## PROBLEM TO WORK ON
Identify and reproduce every line holding the string "bodies".

## DATASET SECTION
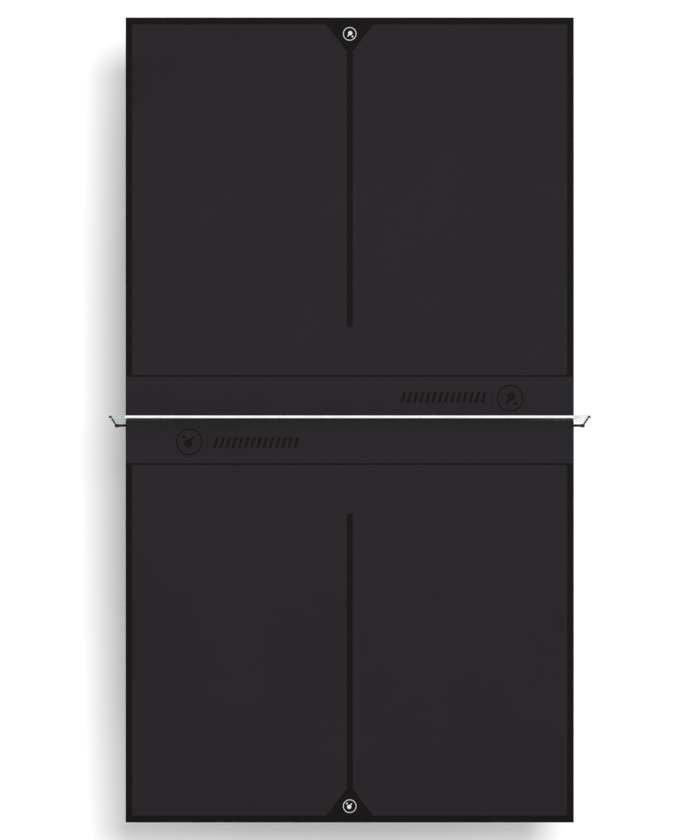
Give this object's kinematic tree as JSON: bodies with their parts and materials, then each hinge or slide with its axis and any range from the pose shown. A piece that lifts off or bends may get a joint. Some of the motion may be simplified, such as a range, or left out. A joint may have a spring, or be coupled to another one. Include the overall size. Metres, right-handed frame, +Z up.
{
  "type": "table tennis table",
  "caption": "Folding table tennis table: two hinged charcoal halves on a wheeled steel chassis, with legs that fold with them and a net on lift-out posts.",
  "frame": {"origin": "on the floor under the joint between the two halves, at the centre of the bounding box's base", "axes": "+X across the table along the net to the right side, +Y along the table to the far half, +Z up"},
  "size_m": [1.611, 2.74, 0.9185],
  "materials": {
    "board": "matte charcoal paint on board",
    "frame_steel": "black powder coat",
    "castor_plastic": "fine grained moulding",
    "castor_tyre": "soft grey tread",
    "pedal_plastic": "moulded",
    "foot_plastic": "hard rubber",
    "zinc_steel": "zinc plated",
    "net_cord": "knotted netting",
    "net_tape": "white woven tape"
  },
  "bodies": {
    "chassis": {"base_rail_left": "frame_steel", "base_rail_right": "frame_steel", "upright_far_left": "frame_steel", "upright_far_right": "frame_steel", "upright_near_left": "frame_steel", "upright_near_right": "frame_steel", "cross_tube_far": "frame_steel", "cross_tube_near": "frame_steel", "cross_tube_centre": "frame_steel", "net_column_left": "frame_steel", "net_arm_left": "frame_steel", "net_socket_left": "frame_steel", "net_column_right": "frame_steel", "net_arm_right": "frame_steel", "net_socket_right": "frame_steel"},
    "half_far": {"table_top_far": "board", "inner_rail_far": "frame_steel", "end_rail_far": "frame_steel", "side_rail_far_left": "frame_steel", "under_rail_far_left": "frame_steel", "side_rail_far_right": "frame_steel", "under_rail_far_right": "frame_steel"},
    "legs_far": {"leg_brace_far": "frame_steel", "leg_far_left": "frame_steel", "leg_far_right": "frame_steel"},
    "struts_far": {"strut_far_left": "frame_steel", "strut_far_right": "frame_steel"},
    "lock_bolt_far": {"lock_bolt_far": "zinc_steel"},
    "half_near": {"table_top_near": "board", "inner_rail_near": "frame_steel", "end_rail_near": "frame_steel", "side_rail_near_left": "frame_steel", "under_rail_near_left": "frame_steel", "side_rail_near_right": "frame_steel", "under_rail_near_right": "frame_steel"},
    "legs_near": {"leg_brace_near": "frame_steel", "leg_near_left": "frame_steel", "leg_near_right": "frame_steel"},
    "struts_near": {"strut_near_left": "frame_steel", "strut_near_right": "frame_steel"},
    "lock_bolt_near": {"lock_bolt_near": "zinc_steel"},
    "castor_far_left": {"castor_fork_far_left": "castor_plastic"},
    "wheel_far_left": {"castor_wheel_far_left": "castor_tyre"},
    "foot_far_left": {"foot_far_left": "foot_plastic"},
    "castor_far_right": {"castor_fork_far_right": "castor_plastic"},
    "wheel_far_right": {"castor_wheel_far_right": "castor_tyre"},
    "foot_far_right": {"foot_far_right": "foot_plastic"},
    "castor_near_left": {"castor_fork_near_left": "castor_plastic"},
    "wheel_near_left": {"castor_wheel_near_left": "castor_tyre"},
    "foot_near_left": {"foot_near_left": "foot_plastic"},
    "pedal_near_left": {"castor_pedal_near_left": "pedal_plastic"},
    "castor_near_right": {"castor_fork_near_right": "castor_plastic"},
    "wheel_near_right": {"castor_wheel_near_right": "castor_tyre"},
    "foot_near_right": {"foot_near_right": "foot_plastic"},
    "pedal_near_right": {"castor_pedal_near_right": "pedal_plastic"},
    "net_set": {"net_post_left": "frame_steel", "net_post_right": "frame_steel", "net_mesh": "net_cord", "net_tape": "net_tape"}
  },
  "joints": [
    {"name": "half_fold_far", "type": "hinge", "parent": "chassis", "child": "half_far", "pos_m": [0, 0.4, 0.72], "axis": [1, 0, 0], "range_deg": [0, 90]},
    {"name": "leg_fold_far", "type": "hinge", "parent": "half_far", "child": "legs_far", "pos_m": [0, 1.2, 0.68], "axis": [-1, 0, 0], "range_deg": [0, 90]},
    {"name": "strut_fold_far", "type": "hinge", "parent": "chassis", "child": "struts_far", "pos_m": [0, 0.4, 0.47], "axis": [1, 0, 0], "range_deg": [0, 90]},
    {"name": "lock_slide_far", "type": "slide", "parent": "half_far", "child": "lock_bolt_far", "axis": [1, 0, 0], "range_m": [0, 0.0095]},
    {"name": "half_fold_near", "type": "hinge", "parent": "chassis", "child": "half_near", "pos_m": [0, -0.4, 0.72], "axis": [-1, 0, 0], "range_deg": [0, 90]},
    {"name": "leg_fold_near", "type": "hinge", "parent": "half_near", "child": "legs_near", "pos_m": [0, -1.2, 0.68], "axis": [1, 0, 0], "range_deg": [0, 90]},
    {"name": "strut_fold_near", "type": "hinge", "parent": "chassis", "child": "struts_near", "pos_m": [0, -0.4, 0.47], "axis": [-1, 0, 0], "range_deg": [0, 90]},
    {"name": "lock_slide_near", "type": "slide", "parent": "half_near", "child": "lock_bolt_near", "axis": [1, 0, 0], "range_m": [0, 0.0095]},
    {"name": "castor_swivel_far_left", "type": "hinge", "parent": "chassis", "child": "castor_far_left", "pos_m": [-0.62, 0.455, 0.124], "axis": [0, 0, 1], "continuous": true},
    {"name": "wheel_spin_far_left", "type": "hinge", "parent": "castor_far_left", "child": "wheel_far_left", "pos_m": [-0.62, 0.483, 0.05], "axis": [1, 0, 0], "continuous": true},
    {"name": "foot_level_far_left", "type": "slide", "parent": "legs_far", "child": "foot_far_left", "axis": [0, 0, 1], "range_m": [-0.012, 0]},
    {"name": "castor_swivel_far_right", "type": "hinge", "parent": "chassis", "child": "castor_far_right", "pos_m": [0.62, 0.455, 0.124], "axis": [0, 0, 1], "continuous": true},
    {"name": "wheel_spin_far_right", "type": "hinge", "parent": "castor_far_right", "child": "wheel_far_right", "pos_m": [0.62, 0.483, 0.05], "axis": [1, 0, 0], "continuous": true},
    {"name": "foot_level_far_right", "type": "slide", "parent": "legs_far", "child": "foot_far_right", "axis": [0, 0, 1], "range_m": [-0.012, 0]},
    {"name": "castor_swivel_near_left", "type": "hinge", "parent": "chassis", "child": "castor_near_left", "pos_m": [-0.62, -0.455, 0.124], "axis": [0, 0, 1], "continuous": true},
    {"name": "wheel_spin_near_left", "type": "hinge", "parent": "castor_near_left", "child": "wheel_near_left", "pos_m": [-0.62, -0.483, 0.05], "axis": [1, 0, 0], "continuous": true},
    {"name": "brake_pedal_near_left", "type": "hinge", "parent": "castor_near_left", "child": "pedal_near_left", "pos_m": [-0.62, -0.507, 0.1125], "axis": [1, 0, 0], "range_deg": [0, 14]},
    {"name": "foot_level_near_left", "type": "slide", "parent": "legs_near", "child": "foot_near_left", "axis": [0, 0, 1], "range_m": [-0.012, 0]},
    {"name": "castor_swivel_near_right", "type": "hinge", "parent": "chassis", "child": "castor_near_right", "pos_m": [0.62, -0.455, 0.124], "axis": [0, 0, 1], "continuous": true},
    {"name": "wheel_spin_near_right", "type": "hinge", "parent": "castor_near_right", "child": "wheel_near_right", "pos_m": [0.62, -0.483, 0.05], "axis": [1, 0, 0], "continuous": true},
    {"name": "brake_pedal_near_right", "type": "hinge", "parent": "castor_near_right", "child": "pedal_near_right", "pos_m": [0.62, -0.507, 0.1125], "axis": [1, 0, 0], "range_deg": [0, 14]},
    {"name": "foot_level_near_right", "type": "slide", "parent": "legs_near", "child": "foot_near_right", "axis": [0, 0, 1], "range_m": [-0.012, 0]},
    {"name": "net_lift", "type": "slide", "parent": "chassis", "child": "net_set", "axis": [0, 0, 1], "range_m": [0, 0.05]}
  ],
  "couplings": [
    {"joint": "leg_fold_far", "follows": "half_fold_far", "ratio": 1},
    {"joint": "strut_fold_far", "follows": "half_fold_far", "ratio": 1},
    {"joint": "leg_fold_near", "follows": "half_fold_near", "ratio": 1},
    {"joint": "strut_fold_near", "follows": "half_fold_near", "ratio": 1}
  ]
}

## EXERCISE SOLUTION
Give this object's kinematic tree as JSON: bodies with their parts and materials, then each hinge or slide with its axis and any range from the pose shown. A piece that lifts off or bends may get a joint. Some of the motion may be simplified, such as a range, or left out. A joint may have a spring, or be coupled to another one. Include the overall size. Metres, right-handed frame, +Z up.
  "bodies": {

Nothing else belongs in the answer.